▶ The task: Make an exact copy of the listing below.

▶ Exercise material:
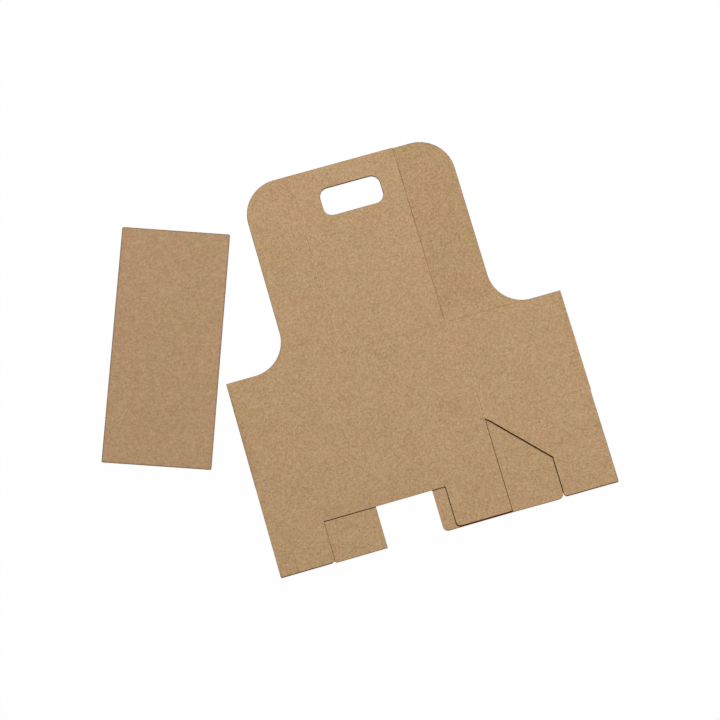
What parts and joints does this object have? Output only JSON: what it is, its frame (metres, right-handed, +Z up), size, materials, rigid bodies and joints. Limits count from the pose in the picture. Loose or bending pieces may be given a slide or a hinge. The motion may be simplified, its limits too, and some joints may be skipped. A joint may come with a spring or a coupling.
{
  "type": "folded cup carrier",
  "caption": "Kraft card cup carrier lying folded flat, with a handle with a hand hole, a lock bottom with turning flaps, and a loose floor pad beside it.",
  "frame": {"origin": "under the middle of everything that lies on the table, at the height of the table", "axes": "+X across the flat carrier towards its right end wall, +Y towards the handle, +Z up from the table"},
  "size_m": [0.4266, 0.341, 0.0019],
  "materials": {
    "kraft_card": "matt unbleached kraft card with a mottled fibre surface",
    "kraft_pad": "matt unbleached kraft card, slightly greyer, with fine streaks across its width"
  },
  "bodies": {
    "carrier": {"carrier_sheet": "kraft_card", "floor_pad": "kraft_pad"},
    "front_flap": {"front_lock_flap": "kraft_card"},
    "right_end_flap": {"end_flap": "kraft_card"}
  },
  "joints": [
    {"name": "front_flap_fold", "type": "hinge", "parent": "carrier", "child": "front_flap", "pos_m": [0.01295, -0.0855, 0.0019], "axis": [-1, 0, 0], "range_deg": [0, 170]},
    {"name": "end_flap_fold", "type": "hinge", "parent": "carrier", "child": "right_end_flap", "pos_m": [0.1652, -0.0855, 0.0019], "axis": [-1, 0, 0], "range_deg": [0, 170]}
  ]
}
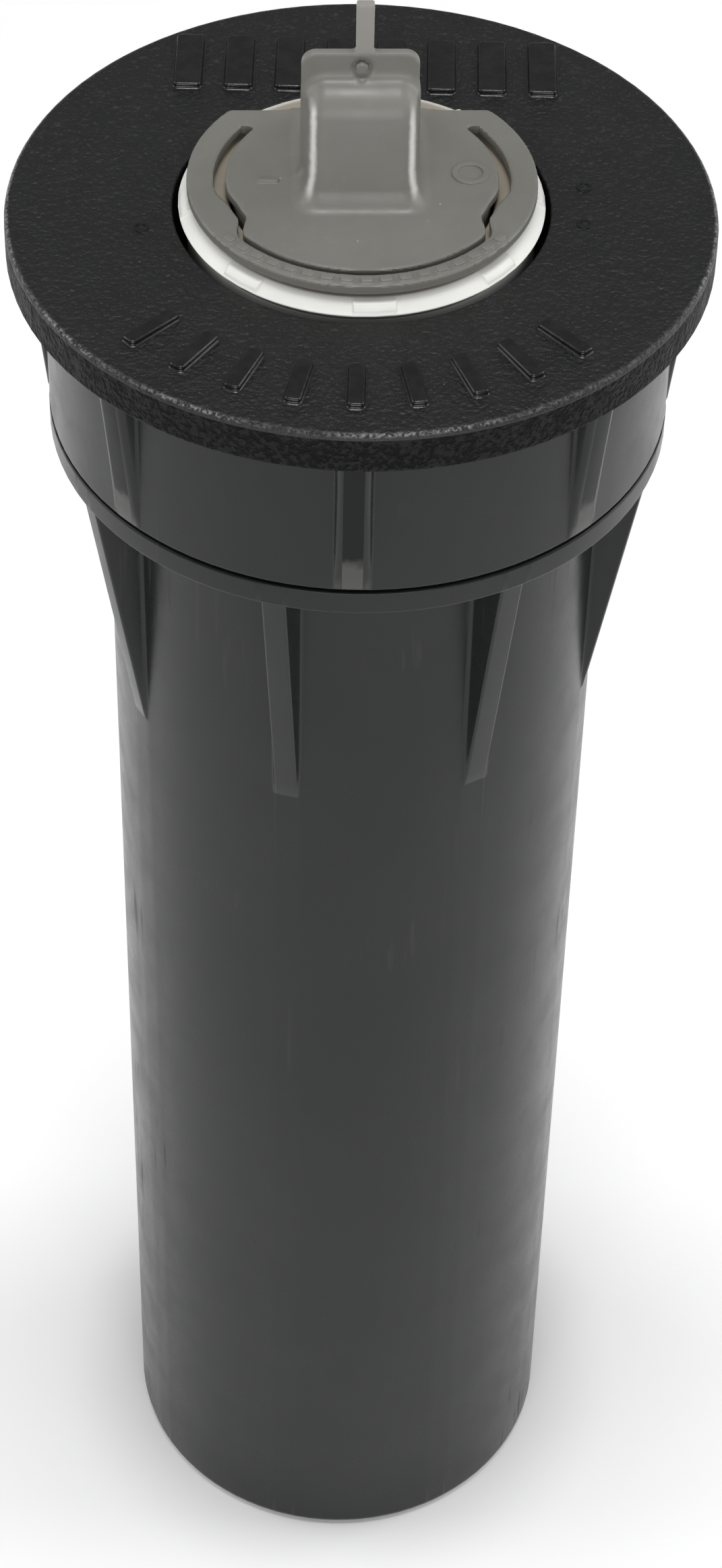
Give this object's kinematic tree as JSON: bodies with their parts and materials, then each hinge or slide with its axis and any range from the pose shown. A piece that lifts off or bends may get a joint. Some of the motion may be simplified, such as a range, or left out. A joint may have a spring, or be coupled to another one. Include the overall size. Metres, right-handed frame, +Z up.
{
  "type": "pop up sprinkler",
  "caption": "Pop-up spray sprinkler: a cylindrical case with a screw cap, a sprung riser that lifts out of it, and a flush plug with a pull ring.",
  "frame": {"origin": "centre of the case's flat bottom", "axes": "+Z up along the riser, -Y towards the front, where the flush plug's hood turns its closed face"},
  "size_m": [0.057, 0.057, 0.1737],
  "materials": {
    "case_plastic": "semi-gloss moulded dark grey",
    "cap_plastic": "fine leather-grain black with a semi-gloss skirt",
    "seal_rubber": "matt",
    "white_plastic": "satin moulded white",
    "guide_plastic": "satin moulded grey",
    "spring_steel": "drawn stainless wire",
    "plug_plastic": "satin polyethylene, mid grey"
  },
  "bodies": {
    "case": {"case_body": "case_plastic"},
    "cap_seat": {"seal_support_ring": "white_plastic", "retraction_spring": "spring_steel"},
    "cap": {"body_cap": "cap_plastic", "wiper_seal": "seal_rubber", "cap_gasket": "seal_rubber"},
    "ratchet": {"ratchet_ring": "guide_plastic"},
    "riser": {"riser_stem": "white_plastic", "riser_foot": "white_plastic"},
    "plug": {"flush_plug": "plug_plastic"},
    "ring": {"pull_ring": "plug_plastic"}
  },
  "joints": [
    {"name": "cap_lift", "type": "slide", "parent": "case", "child": "cap_seat", "axis": [0, 0, 1], "range_m": [0, 0.01]},
    {"name": "cap_turn", "type": "hinge", "parent": "cap_seat", "child": "cap", "pos_m": [0, 0, 0.145], "axis": [0, 0, 1], "range_deg": [0, 900]},
    {"name": "riser_lift", "type": "slide", "parent": "cap_seat", "child": "ratchet", "axis": [0, 0, 1], "range_m": [0, 0.1], "stiffness_N_per_m": 200, "springref_m": -0.06, "deforming": ["retraction_spring"]},
    {"name": "riser_turn", "type": "hinge", "parent": "ratchet", "child": "riser", "pos_m": [0, 0, 0.1], "axis": [0, 0, 1], "continuous": true},
    {"name": "plug_lift", "type": "slide", "parent": "riser", "child": "plug", "axis": [0, 0, 1], "range_m": [0, 0.012]},
    {"name": "ring_pull", "type": "hinge", "parent": "plug", "child": "ring", "pos_m": [-0.00029, 0.00699, 0.15765], "axis": [-0.9991, -0.0419, 0], "range_deg": [0, 100], "stiffness_Nm_per_rad": 0.001}
  ],
  "couplings": [
    {"joint": "cap_lift", "follows": "cap_turn", "m_per_rad": 0.0006366}
  ]
}
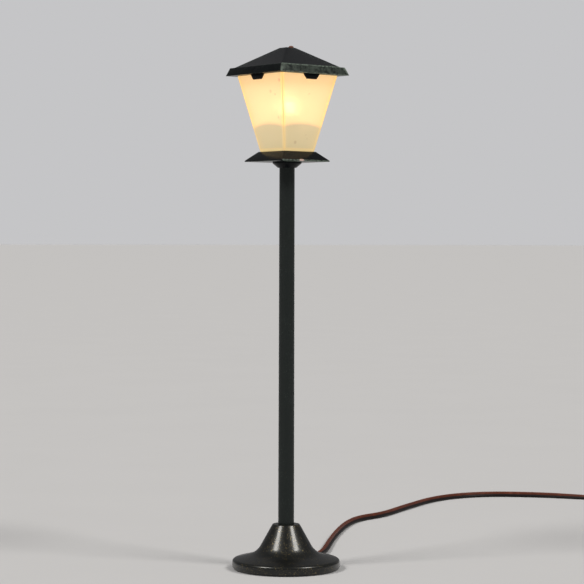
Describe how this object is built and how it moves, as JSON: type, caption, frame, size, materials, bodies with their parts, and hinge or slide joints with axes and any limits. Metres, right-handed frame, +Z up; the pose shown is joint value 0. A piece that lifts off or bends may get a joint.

▶ Output of the exercise:
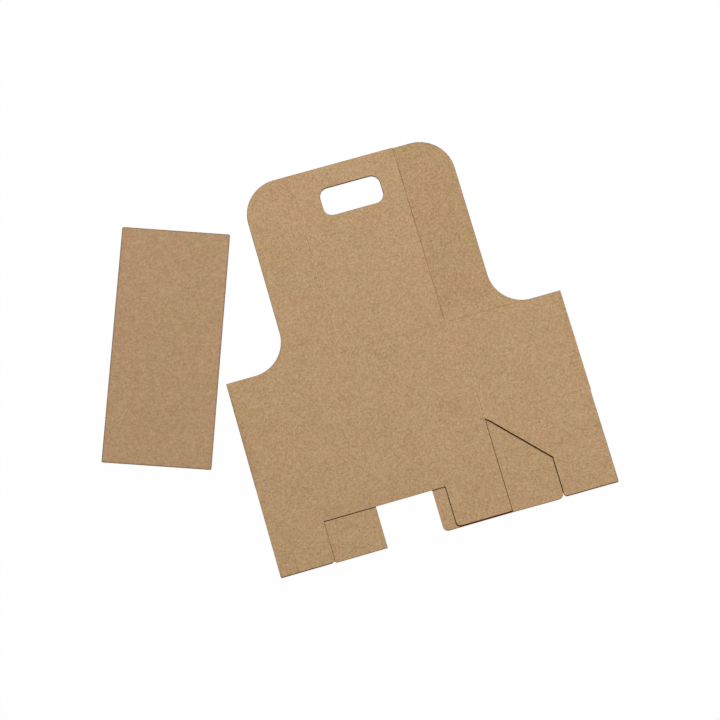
What parts and joints does this object have? Output only JSON: what it is, its frame (metres, right-handed, +Z up), size, materials, rigid bodies and joints. Limits count from the pose in the picture. Loose or bending pieces may be given a slide or a hinge. The motion may be simplified, its limits too, and some joints may be skipped. A joint may come with a spring or a coupling.
{
  "type": "folded cup carrier",
  "caption": "Kraft card cup carrier lying folded flat, with a handle with a hand hole, a lock bottom with turning flaps, and a loose floor pad beside it.",
  "frame": {"origin": "under the middle of everything that lies on the table, at the height of the table", "axes": "+X across the flat carrier towards its right end wall, +Y towards the handle, +Z up from the table"},
  "size_m": [0.4266, 0.341, 0.0019],
  "materials": {
    "kraft_card": "matt unbleached kraft card with a mottled fibre surface",
    "kraft_pad": "matt unbleached kraft card, slightly greyer, with fine streaks across its width"
  },
  "bodies": {
    "carrier": {"carrier_sheet": "kraft_card", "floor_pad": "kraft_pad"},
    "front_flap": {"front_lock_flap": "kraft_card"},
    "right_end_flap": {"end_flap": "kraft_card"}
  },
  "joints": [
    {"name": "front_flap_fold", "type": "hinge", "parent": "carrier", "child": "front_flap", "pos_m": [0.01295, -0.0855, 0.0019], "axis": [-1, 0, 0], "range_deg": [0, 170]},
    {"name": "end_flap_fold", "type": "hinge", "parent": "carrier", "child": "right_end_flap", "pos_m": [0.1652, -0.0855, 0.0019], "axis": [-1, 0, 0], "range_deg": [0, 170]}
  ]
}
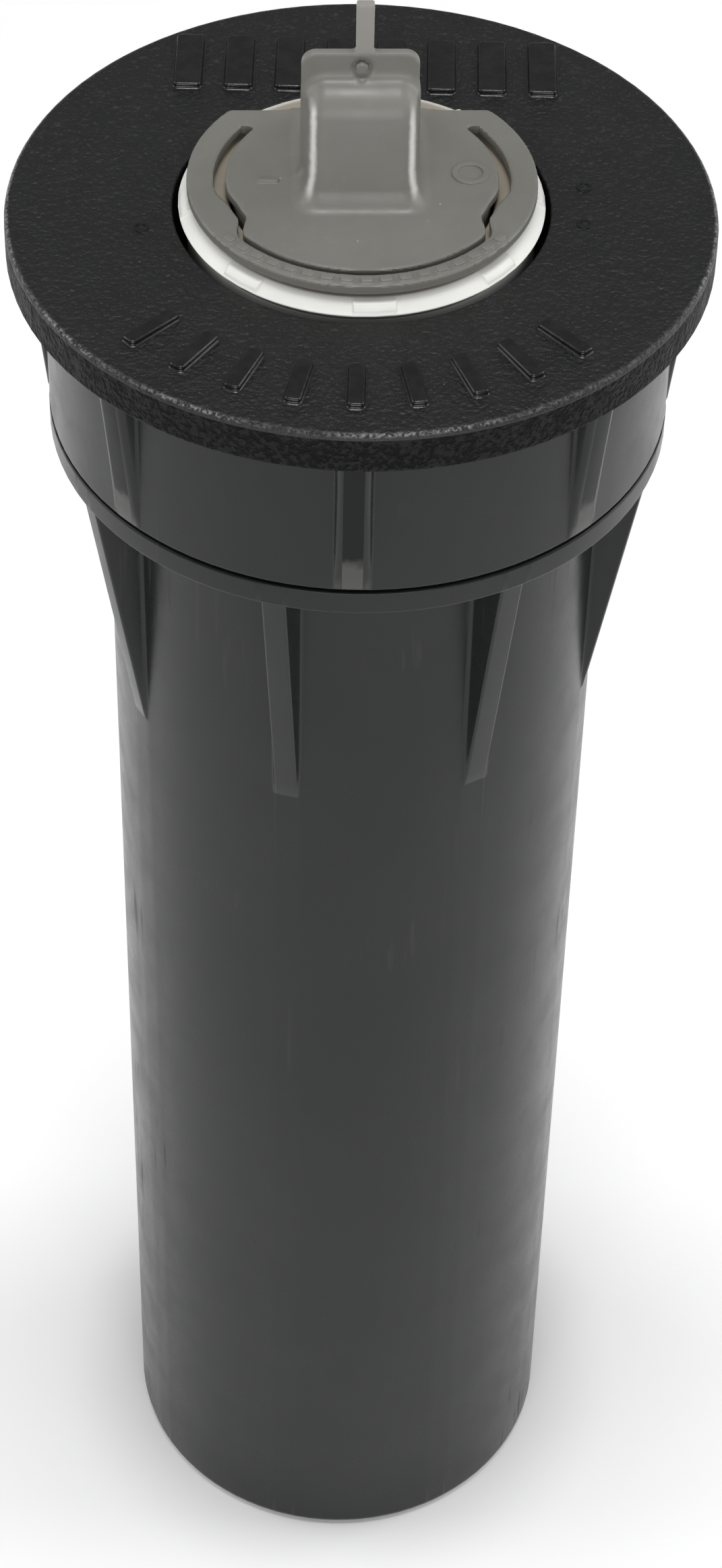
Give this object's kinematic tree as JSON: bodies with their parts and materials, then each hinge or slide with its axis and any range from the pose shown. A piece that lifts off or bends may get a joint. Some of the motion may be simplified, such as a range, or left out. A joint may have a spring, or be coupled to another one. Include the overall size. Metres, right-handed frame, +Z up.
{
  "type": "pop up sprinkler",
  "caption": "Pop-up spray sprinkler: a cylindrical case with a screw cap, a sprung riser that lifts out of it, and a flush plug with a pull ring.",
  "frame": {"origin": "centre of the case's flat bottom", "axes": "+Z up along the riser, -Y towards the front, where the flush plug's hood turns its closed face"},
  "size_m": [0.057, 0.057, 0.1737],
  "materials": {
    "case_plastic": "semi-gloss moulded dark grey",
    "cap_plastic": "fine leather-grain black with a semi-gloss skirt",
    "seal_rubber": "matt",
    "white_plastic": "satin moulded white",
    "guide_plastic": "satin moulded grey",
    "spring_steel": "drawn stainless wire",
    "plug_plastic": "satin polyethylene, mid grey"
  },
  "bodies": {
    "case": {"case_body": "case_plastic"},
    "cap_seat": {"seal_support_ring": "white_plastic", "retraction_spring": "spring_steel"},
    "cap": {"body_cap": "cap_plastic", "wiper_seal": "seal_rubber", "cap_gasket": "seal_rubber"},
    "ratchet": {"ratchet_ring": "guide_plastic"},
    "riser": {"riser_stem": "white_plastic", "riser_foot": "white_plastic"},
    "plug": {"flush_plug": "plug_plastic"},
    "ring": {"pull_ring": "plug_plastic"}
  },
  "joints": [
    {"name": "cap_lift", "type": "slide", "parent": "case", "child": "cap_seat", "axis": [0, 0, 1], "range_m": [0, 0.01]},
    {"name": "cap_turn", "type": "hinge", "parent": "cap_seat", "child": "cap", "pos_m": [0, 0, 0.145], "axis": [0, 0, 1], "range_deg": [0, 900]},
    {"name": "riser_lift", "type": "slide", "parent": "cap_seat", "child": "ratchet", "axis": [0, 0, 1], "range_m": [0, 0.1], "stiffness_N_per_m": 200, "springref_m": -0.06, "deforming": ["retraction_spring"]},
    {"name": "riser_turn", "type": "hinge", "parent": "ratchet", "child": "riser", "pos_m": [0, 0, 0.1], "axis": [0, 0, 1], "continuous": true},
    {"name": "plug_lift", "type": "slide", "parent": "riser", "child": "plug", "axis": [0, 0, 1], "range_m": [0, 0.012]},
    {"name": "ring_pull", "type": "hinge", "parent": "plug", "child": "ring", "pos_m": [-0.00029, 0.00699, 0.15765], "axis": [-0.9991, -0.0419, 0], "range_deg": [0, 100], "stiffness_Nm_per_rad": 0.001}
  ],
  "couplings": [
    {"joint": "cap_lift", "follows": "cap_turn", "m_per_rad": 0.0006366}
  ]
}
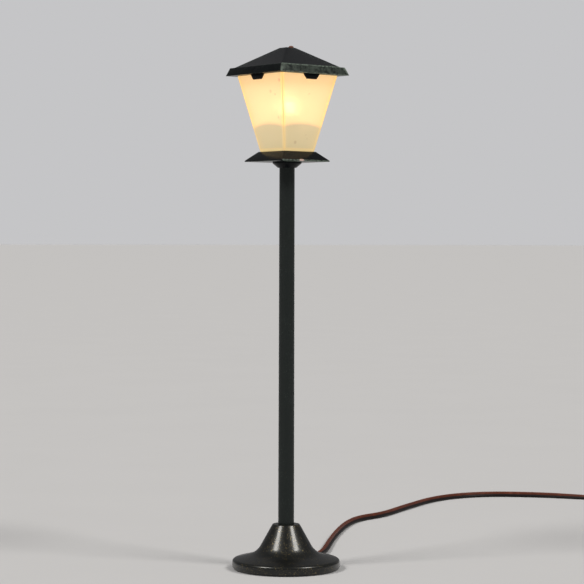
Describe how this object is built and how it moves, as JSON: type, caption, frame, size, materials, bodies with their parts, and hinge or slide joints with axes and any limits. Metres, right-handed frame, +Z up; the pose shown is joint value 0. A piece that lifts off or bends may get a joint.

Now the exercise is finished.